Und die Partei ist zu Ende.
BTTT
Um, that's what I said...that it's not a question of parents vs. non-parents....it's a question of subsidizing lack of productivity. Totally different issue.
Lowering tax rates for families, two and one parent, would be of great benefit to allow them to keep their money rather than welfare, and social programs abounding.
So you're more socialist in your leanings? Why not make it lower taxes for everyone who is productive, regardless of children or no children?
Why should the government be involved in deciding to pass out money to those who have more children? If a couple can't afford to have children, then they shouldn't have them. (I.e., Why should a childless couple who can't afford children be forced to subsidize those who have children they can't afford--like our current system operates?)

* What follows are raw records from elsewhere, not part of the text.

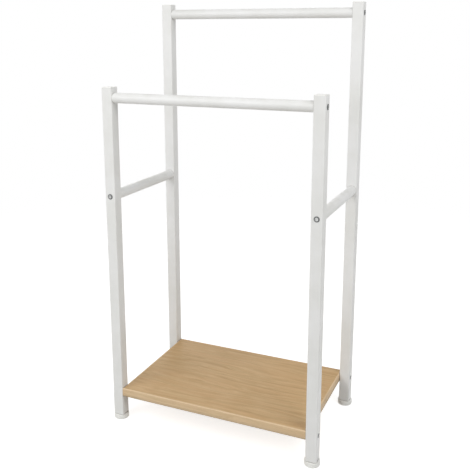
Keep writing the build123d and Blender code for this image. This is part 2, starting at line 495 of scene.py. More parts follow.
class WoodFigure(Effect):
    """Oak: long streaks, growth rings with a darker late edge, and short open pores."""

    title = "Oak figure"
    inputs = {
        "Place": (0.0, 0.0, 0.0),
        "Streak length": 110 * MM,
        "Streak width": 4 * MM,
        "Ring width": 19 * MM,
        "Pore length": 7 * MM,
        "Pore width": 0.35 * MM,
    }
    sway_size: ClassVar[Range] = (260 * MM, 60 * MM)
    sway_reach: ClassVar[Place] = (0.0, 50 * MM, 50 * MM)
    warm_size: ClassVar[Range] = (180 * MM, 9 * MM)
    warm_range: ClassVar[Range] = (0.35, 0.65)
    ring_length: ClassVar[float] = 400 * MM
    wobble_scale: ClassVar[float] = 0.7
    wobble_reach: ClassVar[float] = 2.2
    late_range: ClassVar[Range] = (0.55, 0.97)
    early_range: ClassVar[Range] = (0.0, 0.06)
    late_share: ClassVar[float] = 0.12
    pore_range: ClassVar[Range] = (0.64, 0.74)
    late_pores: ClassVar[float] = 0.35
    tone_range: ClassVar[Range] = (0.22, 0.72)

    def stretched(self, place: Any, length: Any, width: Any) -> Wire:
        """Place measured in lengths along the grain and widths across it."""
        along, across = (self.math("DIVIDE", 1.0, reach) for reach in (length, width))
        return self.vector("MULTIPLY", place, self.point(along, across, across))

    def connect(self) -> Wires:
        """Bends the grain a little and lays streaks, rings and pores along its X.

        Returns:
            The tone, the warmth and the pores.
        """
        given = self.given
        slow = {"Vector": self.stretched(given["Place"], *self.sway_size), "Scale": 1.0, "Detail": 2.0}
        sway = self.vector("SUBTRACT", self.get("ShaderNodeTexNoise", slow, 1), (0.5, 0.5, 0.5))
        bent = self.vector("ADD", given["Place"], self.vector("MULTIPLY", sway, self.sway_reach))
        streak_place = self.stretched(bent, given["Streak length"], given["Streak width"])
        streaks = self.noise(streak_place, 1.0, detail=4.0, roughness=0.62)
        ring_place = self.stretched(bent, self.ring_length, given["Ring width"])
        wobble = self.noise(ring_place, self.wobble_scale, detail=3.0)
        ring = self.math("FRACT", self.part(ring_place, "Y") + wobble * self.wobble_reach)
        early = self.between(ring, *self.early_range, 1.0, 0.0)
        late = self.between(ring, *self.late_range) * (1.0 - early)
        pore_place = self.stretched(bent, given["Pore length"], given["Pore width"])
        pores = self.between(self.noise(pore_place, 1.0, detail=1.0), *self.pore_range)
        warmth = self.noise(self.stretched(bent, *self.warm_size), 1.0)
        return {
            "Tone": self.between(streaks - late * self.late_share, *self.tone_range),
            "Warmth": self.between(warmth, *self.warm_range),
            "Pores": pores * self.spread(ring, 1.0, self.late_pores),
        }


class LatheLines(Effect):
    """Fine rings left by turning and plating, about the axis of each small part."""

    title = "Lathe lines"
    inputs = {"Pitch": 0.12 * MM, "Patch size": 2.5 * MM}

    def connect(self) -> Wires:
        """Works in the part's own place, which its mesh keeps in an attribute.

        Returns:
            The lines, the patches of plating and the distance from the axis.
        """
        own = self.get("ShaderNodeAttribute", out="Vector", attribute_name=TURNED_PLACE)
        flat = self.vector("MULTIPLY", own, (1.0, 1.0, 0.0))
        radius = self.vector("LENGTH", flat, out="Value")
        ring = self.point(radius, self.part(own, "Z"))
        lines = self.noise(ring, 1.0 / self.given["Pitch"], roughness=0.6)
        patches = self.noise(own, 1.0 / self.given["Patch size"], detail=3.0, roughness=0.6)
        return {"Lines": lines, "Patches": patches, "Radius": radius}


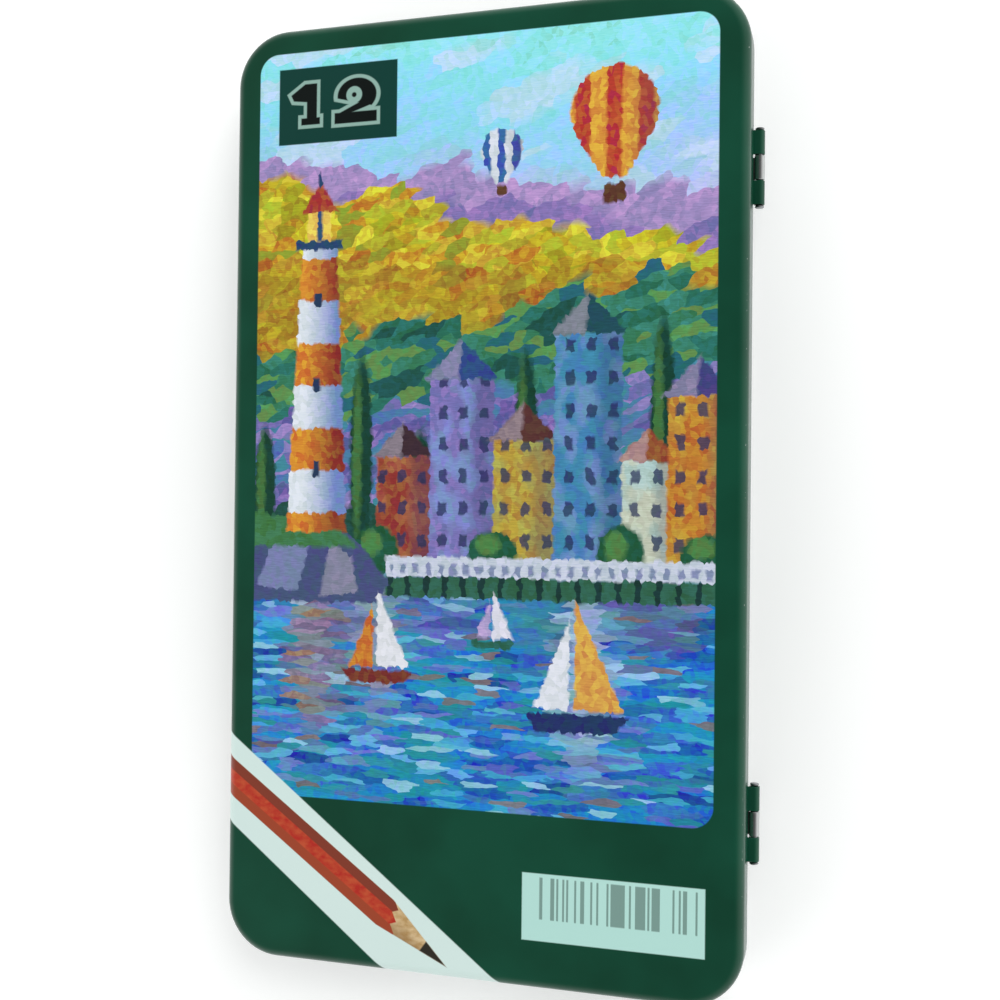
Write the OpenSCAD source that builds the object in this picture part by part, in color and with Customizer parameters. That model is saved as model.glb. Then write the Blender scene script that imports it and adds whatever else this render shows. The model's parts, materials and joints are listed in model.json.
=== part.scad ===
// Flat hinged tin for coloured pencils, with its inner tray and its twelve pencils.
// X runs across the width, from the opening edge to the hinge side. Y runs along the length,
// from the pencils' butts to their points. Z is up. The origin is the middle of the underside.
// The tin is sized from the inside out: pencils, tray, base, then the lid that closes over it.

/* [Pencils] */
// Length of a pencil, butt to point
pencil_length = 175; // [150:1:200]
// Largest diameter of a pencil, over its rounded corners
pencil_diameter = 7.5; // [6.5:0.05:8.5]
// How much the rounding takes off each corner of the hexagon
corner_trim = 0.16; // [0.1:0.02:0.3]
// Diameter of the coloured lead
lead_diameter = 3; // [2:0.1:4]
// Length of the sharpened cone
point_length = 21; // [15:1:28]
// Diameter of the blunted tip of the lead
tip_diameter = 0.5; // [0.3:0.1:1]
// Gap between neighbouring pencils
pencil_gap = 0.5; // [0.4:0.1:1]

/* [Inner tray] */
// Thickness of the formed plastic sheet
tray_sheet = 0.5; // [0.4:0.1:0.8]
// Radial clearance of a pencil in its channel
channel_clearance = 0.1; // [0.05:0.05:0.3]
// How far the ridges between channels stop below the pencils' axes
ridge_drop = 1.2; // [0.8:0.1:1.8]
// Room for a pencil to slide at each end of its channel
end_play = 1.5; // [1:0.5:3]
// Flat rim beside the outermost channels
side_rim = 2.6; // [2.4:0.1:4]
// Flat rim beyond the ends of the channels
end_rim = 3.5; // [3.4:0.1:6]
// Gap between the tray's rim and the wall of the base
tray_fit = 0.4; // [0.3:0.1:1]
// Gap between the tray's skirt and the bend round the base's floor
skirt_gap = 0.3; // [0.2:0.1:0.5]

/* [Tin] */
// Thickness of the tinplate
sheet = 0.3; // [0.2:0.05:0.4]
// Height of the closed tin
tin_height = 14; // [13:0.5:18]
// Depth of the lid, whose lower edge is level with the hinge pins
lid_depth = 7; // [6:0.5:8]
// How far the base wall reaches up inside the lid
neck_height = 5; // [3.5:0.5:5.5]
// Radius of the lid's corners, seen from above
corner_radius = 11; // [8:0.5:11.5]
// Radius of the bend between the lid's top and its skirt
lid_bend = 2; // [1:0.25:3]
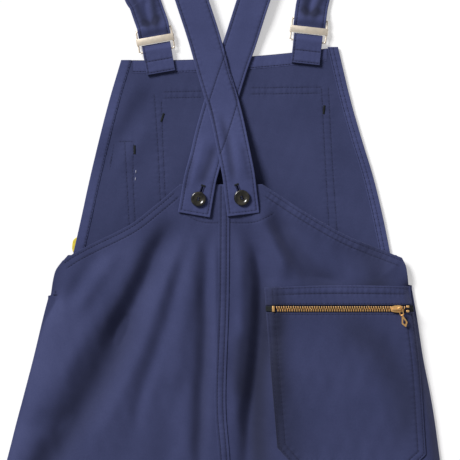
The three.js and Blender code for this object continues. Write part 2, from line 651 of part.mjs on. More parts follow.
function buildBuckle(side) {
  const { buckle } = STRAPS[side];
  const { width, height, wire, segments } = BUCKLE;
  const w = width / 2;
  const h = height / 2;
  const at = (u, v, z) => onBuckle(buckle, u, v, z);
  const rails = [-w, w].map((u) => bar(at(u, -h - wire, FRAME_Z), at(u, h + wire, FRAME_Z), wire, segments));
  const ends = [-h, h].map((v) => bar(at(-w, v, FRAME_Z), at(w, v, FRAME_Z), wire, segments));
  add(`buckle_frame_${side}`, joined(...rails, ...ends), NICKEL);

  // The gripping plate lies on the rails, and its ends curl round them.
  const reach = w + wire + GAP;
  const plate = (u0, u1, z0, z1) => {
    const a = THREE.MathUtils.degToRad(buckle.turn);
    const middle = at((u0 + u1) / 2, 0, (z0 + z1) / 2);
    return new THREE.BoxGeometry(u1 - u0, PLATE.height, z1 - z0).rotateZ(a).translate(...middle);
  };
  const low = FRAME_Z - wire - GAP - PLATE.curl;
  add(
    `slide_plate_${side}`,
    joined(
      plate(-reach - PLATE.curl, reach + PLATE.curl, PLATE_Z, PLATE_Z + PLATE.thickness),
      plate(-reach - PLATE.curl, -reach, low, PLATE_Z + PLATE.thickness),
      plate(reach, reach + PLATE.curl, low, PLATE_Z + PLATE.thickness),
      plate(-reach - PLATE.curl, -reach + 2, low, low + PLATE.curl),
      plate(reach - 2, reach + PLATE.curl, low, low + PLATE.curl),
    ),
    NICKEL,
  );

  // The tab is sewn to the bib's top hem and loops round the frame's lower bar.
  const sewn = -38.5;
  const loop = [[sewn, Z_ON_FACING + 0.6], [-22, Z_ON_FACING + 0.6], [-19, Z_ON_FACING + 0.3], [-16.5, 3.0], [-13, 2.5],
    [-8, 2.7], [-5.4, 3.0], [-4.4, 3.8], [-5.4, 4.5], [-7.8, 4.7], [-11, 6.3], [-14, 6.5], [-20, 6.1],
    [-24, Z_ON_FACING + 2.0], [sewn, Z_ON_FACING + 2.0]];
  add(`buckle_tab_${side}`, bandOnBuckle(buckle, loop, TAB_WIDTH, TAB_THICKNESS), MOLESKIN);
}

function buildBackButton(side, { x, y }) {
  const foot = Z_BACK + CLOTH + 0.1;
  const seat = Z_STRAP_ON_BACK + STRAP_THICKNESS + GAP;
  add(`button_shank_${side}`, new THREE.CylinderGeometry(1.5, 1.5, seat - 0.15 - foot, 10)
    .rotateX(Math.PI / 2).translate(x, y, (seat - 0.15 + foot) / 2), THREAD);
  add(`back_button_${side}`, button(BUTTON, x, y, seat), HORN);
}

function buildLabel() {
  const z = Z_FACING + LINING / 2;
  add("side_label", box(6.4, 14, 0.6, -181, 8.5, z), LABEL);
}

// ---------------------------------------------------------------- the garment

buildBib();
buildFrontLegs();
buildFastenings();
buildBack();
buildSeams();
buildBackPocket();
buildZip();
buildSlider();
buildPull();
for (const side of ["left", "right"]) {
  buildStrap(side);
  buildBuckle(side);
}
buildBackButton("left", BUTTON_LEFT);
buildBackButton("right", BUTTON_RIGHT);
buildLabel();

export default garment;
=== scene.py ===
"""Navy moleskin bib overalls, laid face down with the back up.

Pieces are built in millimetres in the garment's own frame: +X is the wearer's right, +Y runs from
the hems to the shoulders and +Z from the garment's front to its back. The ground is z = 0.
"""

import logging
import math
from dataclasses import dataclass, field, replace
from enum import Enum

import bmesh
import bpy
import numpy as np
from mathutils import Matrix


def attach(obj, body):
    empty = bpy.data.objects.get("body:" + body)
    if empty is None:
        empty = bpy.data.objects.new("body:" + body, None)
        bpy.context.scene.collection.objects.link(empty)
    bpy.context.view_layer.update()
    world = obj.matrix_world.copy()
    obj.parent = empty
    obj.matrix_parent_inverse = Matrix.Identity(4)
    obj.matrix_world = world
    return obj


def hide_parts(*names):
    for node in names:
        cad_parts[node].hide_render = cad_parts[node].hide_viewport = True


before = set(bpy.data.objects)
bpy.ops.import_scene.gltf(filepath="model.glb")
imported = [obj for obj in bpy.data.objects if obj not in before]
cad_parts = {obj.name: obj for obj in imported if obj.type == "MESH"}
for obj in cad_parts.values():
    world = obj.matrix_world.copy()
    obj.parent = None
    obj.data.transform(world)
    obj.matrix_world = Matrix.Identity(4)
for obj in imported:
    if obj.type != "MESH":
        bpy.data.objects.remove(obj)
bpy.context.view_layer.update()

LOG = logging.getLogger("overalls")
MM = 0.001
Array = np.ndarray
Piece = bpy.types.Object
Material = bpy.types.Material
Socket = bpy.types.NodeSocket
Sockets = bpy.types.bpy_prop_collection
Pair = tuple[float, float]
Triple = tuple[float, float, float]
Points = list[Pair]

CLOTH = 1.2  # one layer of moleskin
BACK_TOP = 15.2  # outer face of the back
STRAP_WIDTH = 37.0
STRAP_THICKNESS = 2.0
HEM_Y = -1040.0


class Side(Enum):
    """A side of the garment, as it lies."""

    LEFT = -1
    RIGHT = 1

    @property
    def word(self) -> str:
        """The side's name in lower case."""
        return self.name.lower()


class Held(Enum):
    """How a sheet of cloth is held."""

    LAID = "laid"
    FOLDED = "folded"


class Body(Enum):
    """The rigid bodies that pieces ride on."""

    GARMENT = "garment"
    SLIDER = "slider"
    LINK = "link"
    PULL = "pull"
    PLATE_LEFT = "plate_left"
    PLATE_RIGHT = "plate_right"


# ---- lines and noise


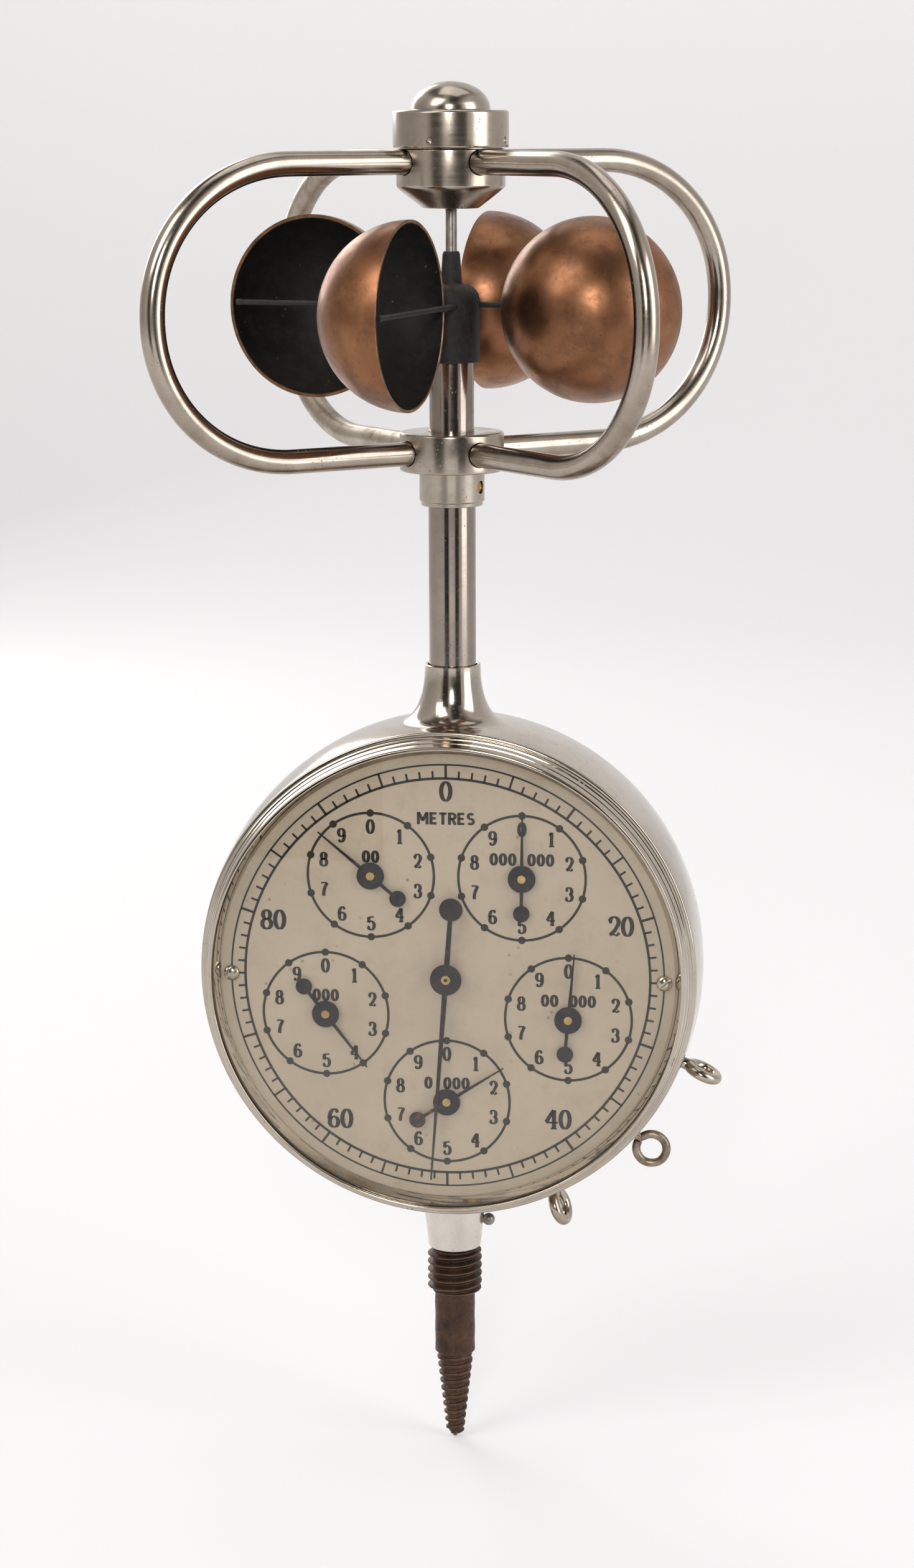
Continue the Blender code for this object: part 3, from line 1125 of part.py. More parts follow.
def build_post():
    """Tenon, machine thread, plain shank and a tapered wood-screw point; threads as ridges."""
    outline = [(0, TENON_TOP_Z), (TENON_R - 0.4 * MM, TENON_TOP_Z), (TENON_R, TENON_TOP_Z - 0.4 * MM),
               (TENON_R, -GAP), (THREAD_ROOT_R, -GAP)]
    ridges = int(-THREAD_END_Z / THREAD_PITCH)
    for ridge in range(ridges):
        top = -GAP - 0.1 * MM - ridge * THREAD_PITCH
        outline += [(THREAD_R, top - 0.45 * THREAD_PITCH), (THREAD_ROOT_R, top - 0.95 * THREAD_PITCH)]
    outline += [(SHANK_R, THREAD_END_Z - 0.3 * MM), (SHANK_R, SHANK_END_Z)]
    pitch = (SHANK_END_Z - TIP_Z) / WOOD_RIDGES
    for ridge in range(WOOD_RIDGES):
        share = ridge / WOOD_RIDGES
        shrink = 1 - share * (1 - TIP_R / WOOD_R)
        top = SHANK_END_Z - ridge * pitch
        outline += [(WOOD_ROOT_R * shrink, top - 0.2 * pitch), (WOOD_R * shrink, top - 0.6 * pitch)]
    outline += [(0, TIP_Z)]
    publish("post_screw", lathe(outline, 12), IRON)


def main():
    build_case()
    build_rear_cover()
    build_front()
    build_plates()
    build_counter()
    build_hands()
    build_clutch()
    build_lever()
    build_guides()
    build_foot_bearing()
    build_spindle()
    build_rotor()
    collar = build_stem()
    hub = build_hub()
    build_bows(hub, collar)
    build_socket()
    build_post()


main()
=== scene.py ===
import math

import bmesh
import bpy
from mathutils import Matrix, Vector


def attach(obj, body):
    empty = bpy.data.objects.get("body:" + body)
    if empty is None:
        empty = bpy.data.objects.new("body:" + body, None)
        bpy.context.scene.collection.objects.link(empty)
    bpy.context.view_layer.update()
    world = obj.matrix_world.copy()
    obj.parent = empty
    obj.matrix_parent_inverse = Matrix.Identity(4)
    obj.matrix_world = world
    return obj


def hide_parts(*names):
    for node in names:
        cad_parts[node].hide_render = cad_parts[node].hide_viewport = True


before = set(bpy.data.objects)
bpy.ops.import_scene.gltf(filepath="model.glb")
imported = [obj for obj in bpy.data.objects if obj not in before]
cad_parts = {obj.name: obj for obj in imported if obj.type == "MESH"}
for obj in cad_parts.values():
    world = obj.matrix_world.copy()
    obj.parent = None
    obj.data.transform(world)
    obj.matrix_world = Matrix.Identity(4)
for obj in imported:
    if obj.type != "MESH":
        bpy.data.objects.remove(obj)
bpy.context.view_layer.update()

MM = 0.001
ZC = 53.25


# ------------------------------------------------------------------ node helpers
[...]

Which consumes more public services (which is what taxes are for...common defense, public works, civil defense supplies, etc.): two people, or two people plus a child? So why should the two people be forced to contribute more to the public trough than two people plus a child?!?
The Infertility/Responsibility Tax is just one example of the creeping socialism that Eisenhower warned about--now even self-identified "conservatives" don't bat an eye at getting bribed by others' money.
Of course, dealing with this problem fairly and appropriately would involve having to stop illegal immigration and playing games with Social Security/reitirement, etc. And again, few have stomach for that.
Well, before sending me off to read, you can finish my own post, where I addressed your points in the last paragraph. Europe has allowed immigration to flood its cultures, for example. And are you not one who recognizes that if illegal immigration is lowered, wages of the lower pay scale will increase for Americans?
BUMP
Ban abortion.....I'm sure germany would have many more kids if many weren't killed before birth....
There are numerous factors, with no one solution that will get Western women to have 3+ children again. Economics plays a role, but so does better conditions for women and children.